Another piece, which the artist dubs "word art," chronicles the changes in the way Dessicino's family name evolved in spelling and pronunciation over the years. The piece is called No Matter How You Spell It, You'll Always be a Dasheen and shows how the artist's family name was originally spelled with a "T" instead of a "D." After the family came through Ellis Island, they became railroad workers in a primarily German town, whose inhabitants changed the pronunciation to "Dasheen," which stuck until Dessicino's dad started bringing back the more old-school pronunciation as a teen.

While Dessicino has spent a lot of time in Italy, speaks the language, and has a strong connection to his cultural heritage, he knows that he isn't exactly one and the same with the young man who started the vineyard back by Mt. Etna.

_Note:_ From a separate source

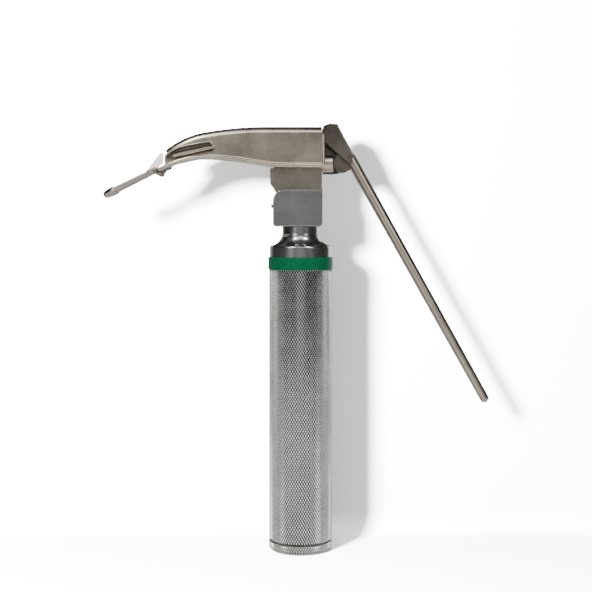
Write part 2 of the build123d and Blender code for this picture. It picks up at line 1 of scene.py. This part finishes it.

JUST A NEW JERSEY KID Artist Jim Dessicino lived in Italy several times between 2005 to 2010. - PHOTO COURTESY OF JIM DESSICINO
  • JUST A NEW JERSEY KID Artist Jim Dessicino lived in Italy several times between 2005 to 2010.

"I'm a kid from New Jersey; I'm the least Italian thing in the world," Dessicino said. "It's a thing I want to identify with."

Dessicino also knows that while he didn't experience the same struggles that his ancestors or more recent immigrants have experienced, it's important to remember that most of us come from somewhere that is not here.

"Don't forget where you came from and don't forget the strength of those coming here today," Dessicino said. "There's something special about the U.S. and people coming to live here together without any cultural identifier. We're all immigrants. We all have something to share with each other."